Efficient catalytic depolymerization of high-molecular-weight PMMA under low-temperature and high-concentration conditions

Abstract

To help alleviate resource waste and environmental pollution from discarded poly(methyl methacrylate) (PMMA), we demonstrate facile synthesis and efficient catalytic depolymerization of high-molecular-weight PMMA. A small fraction of C–Me bonds are replaced with catalytically activatable C–Cl bonds via free radical copolymerization of MMA with readily available methyl α-chloroacrylate.
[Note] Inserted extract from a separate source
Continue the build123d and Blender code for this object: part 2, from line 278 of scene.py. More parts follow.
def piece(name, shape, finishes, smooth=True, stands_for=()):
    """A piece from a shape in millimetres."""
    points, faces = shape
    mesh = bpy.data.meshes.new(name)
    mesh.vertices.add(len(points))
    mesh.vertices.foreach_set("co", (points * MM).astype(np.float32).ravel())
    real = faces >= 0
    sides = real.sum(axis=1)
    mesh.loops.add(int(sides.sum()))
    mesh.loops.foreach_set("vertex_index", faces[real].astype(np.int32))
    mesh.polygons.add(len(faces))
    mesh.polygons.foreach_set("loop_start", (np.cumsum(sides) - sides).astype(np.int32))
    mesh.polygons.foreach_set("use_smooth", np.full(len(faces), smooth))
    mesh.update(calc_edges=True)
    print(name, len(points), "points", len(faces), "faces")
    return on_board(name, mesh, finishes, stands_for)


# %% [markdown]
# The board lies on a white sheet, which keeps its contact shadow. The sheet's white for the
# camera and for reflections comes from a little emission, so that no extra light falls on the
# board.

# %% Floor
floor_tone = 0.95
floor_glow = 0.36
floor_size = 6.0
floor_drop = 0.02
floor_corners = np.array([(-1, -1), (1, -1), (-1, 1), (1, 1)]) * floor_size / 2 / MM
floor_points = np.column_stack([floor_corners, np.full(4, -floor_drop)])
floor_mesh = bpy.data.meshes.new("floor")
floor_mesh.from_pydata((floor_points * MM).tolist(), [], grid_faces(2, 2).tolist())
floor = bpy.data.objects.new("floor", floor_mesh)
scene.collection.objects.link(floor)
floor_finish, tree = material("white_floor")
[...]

Leveraging low-temperature efficient catalysis by Cu(0), the synthesized polymers achieve high recyclability while maintaining ideal intrinsic properties. For PMMA with M_n exceeding 300 kg mol⁻¹ (380–1010 kg mol⁻¹), Cu(0)-catalyzed depolymerizations attain the highest reported depolymerization efficiency (∼90% in 4 hours) at a temperature well below 200 °C (160 °C) and high concentrations ([MMA unit]₀ = 400–8800 mM). The recovered MMA monomer can be effectively repolymerized into a polymer with molecular weight and properties comparable to those of the polymer synthesized from a virgin monomer, and both catalysts and solvents used in this approach exhibit potential for recyclability.